We also wanted to remove the hassle of the switching process, which often presents a barrier. Energyhelpline were a useful partner here, as they were able to sort the process out with the customers' previous and future suppliers, making things as simple as possible.

The figures

1,242 people switched (a 23% conversion rate), including 173 prepayment meter customers (a 20% conversion rate for this subgroup).

The large suppliers all gained some customers but lost more, and overall the ‘Big Six’ saw a net loss of 278 accounts. The worst performers were npower (lost 204), E.On (189) and SSE (123).

The big winners were Sainsbury’s (219 switches), and local suppliers Good Energy (170) and OVO (119).

The average saving was £104.81 on annual energy bills, with ten people saving over £500. The average saving figure was negatively affected by two factors:

  1. 319 people (26%) switched to greener tariffs (of which 216 switched to 100% renewable electricity). While many of these saved money, some chose to save a bit less or spend a bit more to switch to a greener option.
  2. A huge 571 people (46%) switched to fixed price tariffs, some of which fixed the unit price for 2+ years. This means that a lot of people were happy to accept a lower short-term saving in order to guarantee longer-term price certainty. Their savings therefore appear smaller now, but should be greater in the long term.

In total, Bristol Switch & Save saved householders £129,794 on their bills.

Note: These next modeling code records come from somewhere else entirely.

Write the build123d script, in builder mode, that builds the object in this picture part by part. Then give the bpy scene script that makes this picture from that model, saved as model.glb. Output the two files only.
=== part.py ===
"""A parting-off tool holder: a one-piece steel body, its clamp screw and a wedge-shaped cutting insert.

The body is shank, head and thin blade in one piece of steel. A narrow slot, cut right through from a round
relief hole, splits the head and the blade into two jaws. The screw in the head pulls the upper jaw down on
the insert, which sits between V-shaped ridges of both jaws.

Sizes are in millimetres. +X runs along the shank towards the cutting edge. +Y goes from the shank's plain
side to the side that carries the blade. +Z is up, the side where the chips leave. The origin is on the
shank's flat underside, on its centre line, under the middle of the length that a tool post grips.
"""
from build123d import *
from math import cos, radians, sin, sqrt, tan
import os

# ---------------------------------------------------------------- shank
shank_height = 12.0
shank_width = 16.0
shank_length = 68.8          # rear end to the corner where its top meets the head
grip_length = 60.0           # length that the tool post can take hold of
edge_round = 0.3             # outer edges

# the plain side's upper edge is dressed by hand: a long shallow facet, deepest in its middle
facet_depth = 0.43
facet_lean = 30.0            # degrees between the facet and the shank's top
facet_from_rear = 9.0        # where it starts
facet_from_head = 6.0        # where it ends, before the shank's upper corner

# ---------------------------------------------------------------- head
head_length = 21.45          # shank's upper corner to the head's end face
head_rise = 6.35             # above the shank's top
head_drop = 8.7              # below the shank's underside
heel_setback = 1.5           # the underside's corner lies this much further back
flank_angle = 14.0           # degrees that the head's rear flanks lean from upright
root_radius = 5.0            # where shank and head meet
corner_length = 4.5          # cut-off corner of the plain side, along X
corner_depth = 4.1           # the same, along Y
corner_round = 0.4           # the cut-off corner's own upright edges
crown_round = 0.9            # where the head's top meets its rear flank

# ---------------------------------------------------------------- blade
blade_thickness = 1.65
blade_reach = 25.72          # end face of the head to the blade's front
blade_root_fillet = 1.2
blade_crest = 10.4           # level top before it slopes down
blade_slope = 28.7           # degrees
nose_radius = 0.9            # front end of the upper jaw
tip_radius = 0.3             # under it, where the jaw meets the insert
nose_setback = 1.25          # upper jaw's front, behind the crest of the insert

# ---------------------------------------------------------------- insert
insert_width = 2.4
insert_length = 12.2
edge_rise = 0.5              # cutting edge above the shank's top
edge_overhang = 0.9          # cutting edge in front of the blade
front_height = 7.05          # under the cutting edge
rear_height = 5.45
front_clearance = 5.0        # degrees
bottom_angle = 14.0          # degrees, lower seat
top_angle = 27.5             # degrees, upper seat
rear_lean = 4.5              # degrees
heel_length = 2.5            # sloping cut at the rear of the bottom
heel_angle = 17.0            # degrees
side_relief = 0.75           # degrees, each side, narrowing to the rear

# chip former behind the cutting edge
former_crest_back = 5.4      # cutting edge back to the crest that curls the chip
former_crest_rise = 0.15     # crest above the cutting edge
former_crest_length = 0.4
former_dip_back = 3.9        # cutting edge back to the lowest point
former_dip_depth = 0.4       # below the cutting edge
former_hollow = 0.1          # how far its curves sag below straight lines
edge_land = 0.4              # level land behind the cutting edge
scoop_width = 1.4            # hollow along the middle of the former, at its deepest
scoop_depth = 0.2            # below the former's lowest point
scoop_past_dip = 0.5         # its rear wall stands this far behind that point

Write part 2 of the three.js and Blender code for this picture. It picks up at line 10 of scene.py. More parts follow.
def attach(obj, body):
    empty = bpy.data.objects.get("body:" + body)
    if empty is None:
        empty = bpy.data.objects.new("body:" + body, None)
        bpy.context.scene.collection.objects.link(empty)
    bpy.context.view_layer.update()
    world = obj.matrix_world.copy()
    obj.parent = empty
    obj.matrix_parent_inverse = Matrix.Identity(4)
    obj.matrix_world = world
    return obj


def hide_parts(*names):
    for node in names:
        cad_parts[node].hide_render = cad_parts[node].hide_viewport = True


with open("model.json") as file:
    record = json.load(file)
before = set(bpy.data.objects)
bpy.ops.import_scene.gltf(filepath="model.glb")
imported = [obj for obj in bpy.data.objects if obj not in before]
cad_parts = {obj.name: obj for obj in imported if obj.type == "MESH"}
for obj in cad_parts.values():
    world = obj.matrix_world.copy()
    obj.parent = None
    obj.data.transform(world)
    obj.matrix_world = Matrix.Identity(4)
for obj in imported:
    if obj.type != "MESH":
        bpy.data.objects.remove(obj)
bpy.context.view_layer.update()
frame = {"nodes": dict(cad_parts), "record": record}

Apart from getting some better energy deals for people in Bristol and beyond, we're very pleased that Bristol Switch & Save raised awareness about the benefits of switching (especially among 'sticky' customer groups) and encouraged and helped people to get around to doing it.

Evaluating the experience

We produced an evaluation report to reflect on the process of running this scheme, and participant feedback, which you can read here. We hope it will be useful to other organisations running collective switching schemes.